◆ **DATA**:
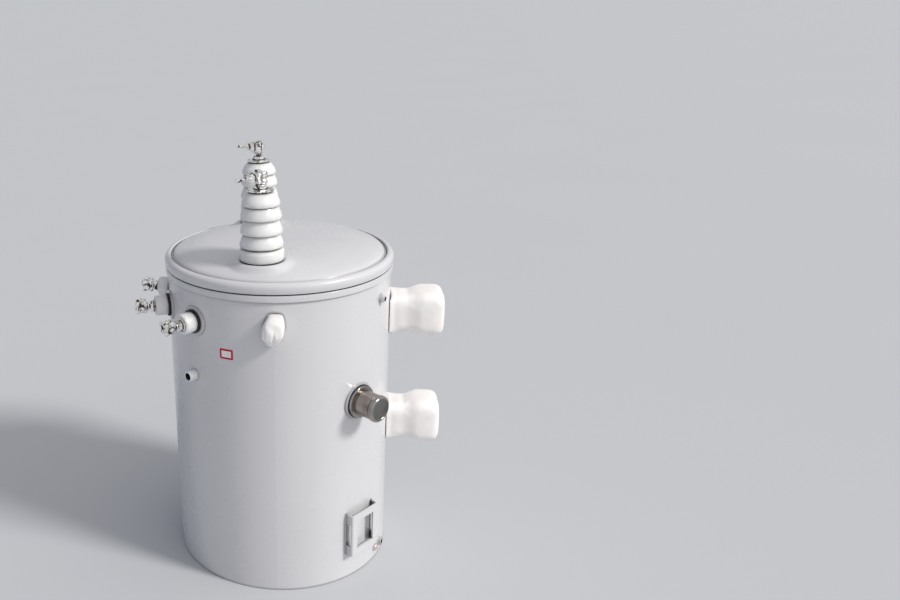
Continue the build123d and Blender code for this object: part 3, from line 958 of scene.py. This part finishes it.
def pinch(piece, place):
    """Presses the gathered fold into the lower front of a lug's wrap and lifts the lip beside it."""

    def rise(x, y, form, power=2):
        across, width, middle, tall, height = form
        return bell(x - across, width) * bell(y - middle, tall, power) * height

    back = place.inverted()
    for vertex in piece.data.vertices:
        x, y, out = (back @ vertex.co) / MM
        outer = limited((out - TANK_RADIUS - PINCH_FADE) / PINCH_FADE)
        lean = (y - PINCH_VALLEY[2]) * VALLEY_LEAN
        total = rise(x, y, PINCH_LIP) + rise(x - lean, y, PINCH_VALLEY) + rise(x, y, PINCH_EDGE, 4)
        vertex.co += place.to_3x3() @ Vector((0, 0, total * outer * MM))


# Welds, sticker and small fittings


def make_welds():
    """Thin beads where bosses, seats and the bracket meet the wall."""
    shape = Shape()
    for seed, ring in enumerate(RING_WELDS):
        weld_ring(shape, *ring, seed * 3.7)
    welds = shape.piece("weld_beads", [MATERIALS["tank_paint"]], sharp=80)
    for name, side in (("left", -1), ("right", 1)):
        x = side * (BRACKET_HALF_WIDTH + BRACKET_WELD_OFFSET)
        shape = Shape()
        weld_line(shape, BRACKET_ANGLE, x, *BRACKET_SPAN, BRACKET_WELD, side * 11.0)
        line = shape.piece(f"bracket_weld_{name}", [MATERIALS["tank_paint"]], sharp=80)


def make_sticker():
    """A bare paper label with a red border, laid on the curve of the wall."""
    place = wall_place(*STICKER)
    half_width, half_tall = STICKER_HALF
    rings = []
    for inset, lift in STICKER_ROWS:
        corner = STICKER_CORNER if inset == 0 else FACE_CORNER
        points = rounded_ring(half_width - inset, half_tall - inset, corner)
        rings.append([on_wall(place, x, y, lift)[0] / MM for x, y in points])
    shape = Shape()
    shape.rings(rings, slot=STICKER_SLOTS)
    shape.piece("front_sticker", [STICKER_RED, STICKER_WHITE], sharp=60)


def make_rim_hole_shades():
    """Black plugs with a socket in the small bosses near the rim, standing in for the shade in their open
    holes.
    """
    for side, angle in RIM_PLUGS.items():
        shape = Shape()
        shape.lathe(RIM_HOLE_SHADE, wall_place(angle, RIM_PLUG_HEIGHT, TANK_RADIUS + RIM_HOLE_SHADE_START))
        shape.piece(f"rim_hole_shade_{side}", [MATERIALS["gasket_rubber"]])


# Camera, floor and light


def make_camera():
    """The photograph's view: an off-centre crop, so the camera is shifted."""
    data = bpy.data.cameras.new("camera")
    camera = bpy.data.objects.new("camera", data)
    bpy.context.scene.collection.objects.link(camera)
    ahead = Vector((
        math.cos(CAMERA_AZIMUTH) * math.cos(CAMERA_PITCH),
        math.sin(CAMERA_AZIMUTH) * math.cos(CAMERA_PITCH),
        -math.sin(CAMERA_PITCH),
    ))
    side = Vector((math.sin(CAMERA_AZIMUTH), -math.cos(CAMERA_AZIMUTH), 0.0))
    over = side.cross(ahead)
    right = math.cos(CAMERA_ROLL) * side + math.sin(CAMERA_ROLL) * over
    up = math.cos(CAMERA_ROLL) * over - math.sin(CAMERA_ROLL) * side
    turn = Matrix((right, up, -ahead)).transposed().to_4x4()
    camera.matrix_world = Matrix.Translation(CAMERA_PLACE) @ turn
    data.sensor_width = SENSOR_WIDTH
    data.lens = FOCAL_PIXELS * data.sensor_width / PHOTO_WIDTH
    data.shift_x = (PHOTO_WIDTH / 2 - PRINCIPAL_POINT[0]) / PHOTO_WIDTH
    data.shift_y = (PRINCIPAL_POINT[1] - PHOTO_HEIGHT / 2) / PHOTO_WIDTH
    data.clip_end = FAR_CLIP
    bpy.context.scene.camera = camera


def make_floor():
    """A wide floor of one pale tone, for the stage only."""
    corners = [(x * FLOOR_HALF, y * FLOOR_HALF, 0) for x, y in ((-1, -1), (1, -1), (1, 1), (-1, 1))]
    mesh = bpy.data.meshes.new("floor")
    mesh.from_pydata(corners, [], [(0, 1, 2, 3)])
    floor = bpy.data.objects.new("floor", mesh)
    bpy.context.scene.collection.objects.link(floor)
    surface = Surface("floor", Roughness=0.75, Specular_IOR_Level=0.2)
    surface.colours(surface.noise(0.8), (0.2, (0.552, 0.567, 0.588)), (0.8, (0.559, 0.574, 0.595)))
    mesh.materials.append(surface.material)


def add_sun(name, azimuth, elevation, strength, spread, colour):
    """A soft distant lamp that shines from that direction, seen from the object."""
    data = bpy.data.lights.new(name, "SUN")
    data.energy = strength
    data.angle = math.radians(spread)
    data.color = colour
    lamp = bpy.data.objects.new(name, data)
    turn, rise = math.radians(azimuth), math.radians(elevation)
    source = Vector((math.cos(turn) * math.cos(rise), math.sin(turn) * math.cos(rise), math.sin(rise)))
    lamp.rotation_euler = source.to_track_quat("Z", "Y").to_euler()
    lamp.location = source * LAMP_DISTANCE
    bpy.context.scene.collection.objects.link(lamp)


def make_world():
    """Light that is warm from the lamp's side and dim and cool from the other, and a pale backdrop."""
    world = bpy.data.worlds.new("world")
    bpy.context.scene.world = world
    world.use_nodes = True
    tree = world.node_tree
    coords = tree.nodes.new("ShaderNodeTexCoord")
    towards = tree.nodes.new("ShaderNodeVectorMath")
    towards.operation = "DOT_PRODUCT"
    towards.inputs[1].default_value = LAMP_SIDE
    tree.links.new(coords.outputs["Generated"], towards.inputs[0])
    direction = map_range(tree, towards.outputs["Value"], *LAMP_SPREAD)
    light = colour_ramp(tree, direction, *zip((0, 1), LIGHT_TONES))
    backdrop = colour_ramp(tree, direction, *zip((0, 1), BACKDROP_TONES))
    path = tree.nodes.new("ShaderNodeLightPath")
    seen = path.outputs["Is Camera Ray"]
    for kind in ("Is Glossy Ray", "Is Transmission Ray"):
        either = tree.nodes.new("ShaderNodeMath")
        either.operation = "MAXIMUM"
        tree.links.new(seen, either.inputs[0])
        tree.links.new(path.outputs[kind], either.inputs[1])
        seen = either.outputs["Value"]
    mix = colour_mix(tree, seen)
    tree.links.new(light, mix.inputs[MIX_FIRST])
    tree.links.new(backdrop, mix.inputs[MIX_SECOND])
    tree.links.new(mix.outputs[MIX_RESULT], tree.nodes["Background"].inputs["Color"])
    tree.nodes["Background"].inputs["Strength"].default_value = 1.0


make_camera()
make_floor()
make_world()
add_sun("key", azimuth=67, elevation=38, strength=2.25, spread=12, colour=(1.0, 0.985, 0.96))
dress_nodes()
place_clamps()
make_porcelain_bodies()
make_cover()
make_rim_rings()
make_tap_changer()
make_hanger_wraps()
make_lug_wraps()
make_welds()
make_sticker()
make_rim_hole_shades()
bpy.context.scene.view_settings.view_transform = "Standard"

bpy.context.view_layer.update()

◆ **TASK DETAILS**: Beginning at the top of the data, extract each line through the line containing "# Welds, sticker and small fittings" and return those lines exactly, with nothing added.

◆ **EXERCISE RESPONSE**:
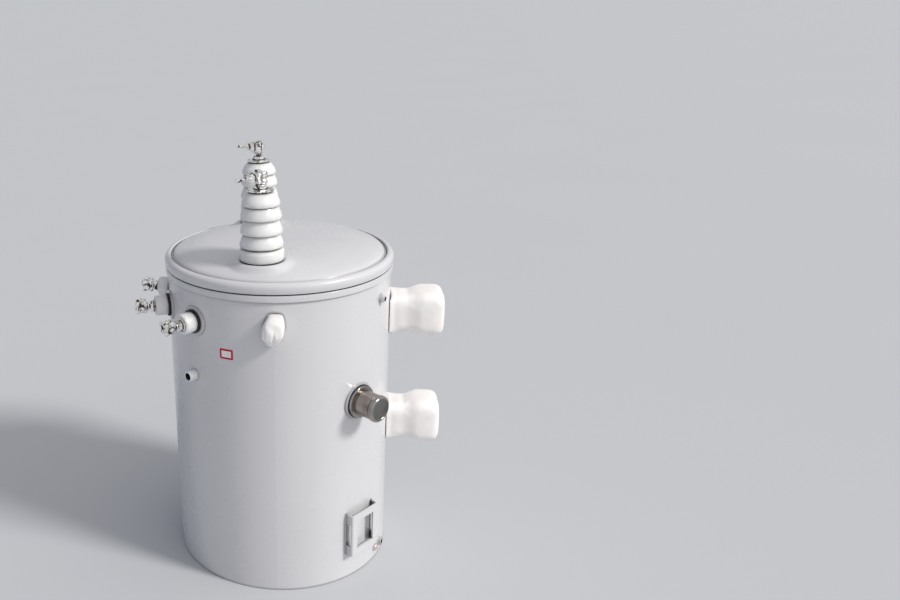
Continue the build123d and Blender code for this object: part 3, from line 958 of scene.py. This part finishes it.
def pinch(piece, place):
    """Presses the gathered fold into the lower front of a lug's wrap and lifts the lip beside it."""

    def rise(x, y, form, power=2):
        across, width, middle, tall, height = form
        return bell(x - across, width) * bell(y - middle, tall, power) * height

    back = place.inverted()
    for vertex in piece.data.vertices:
        x, y, out = (back @ vertex.co) / MM
        outer = limited((out - TANK_RADIUS - PINCH_FADE) / PINCH_FADE)
        lean = (y - PINCH_VALLEY[2]) * VALLEY_LEAN
        total = rise(x, y, PINCH_LIP) + rise(x - lean, y, PINCH_VALLEY) + rise(x, y, PINCH_EDGE, 4)
        vertex.co += place.to_3x3() @ Vector((0, 0, total * outer * MM))


# Welds, sticker and small fittings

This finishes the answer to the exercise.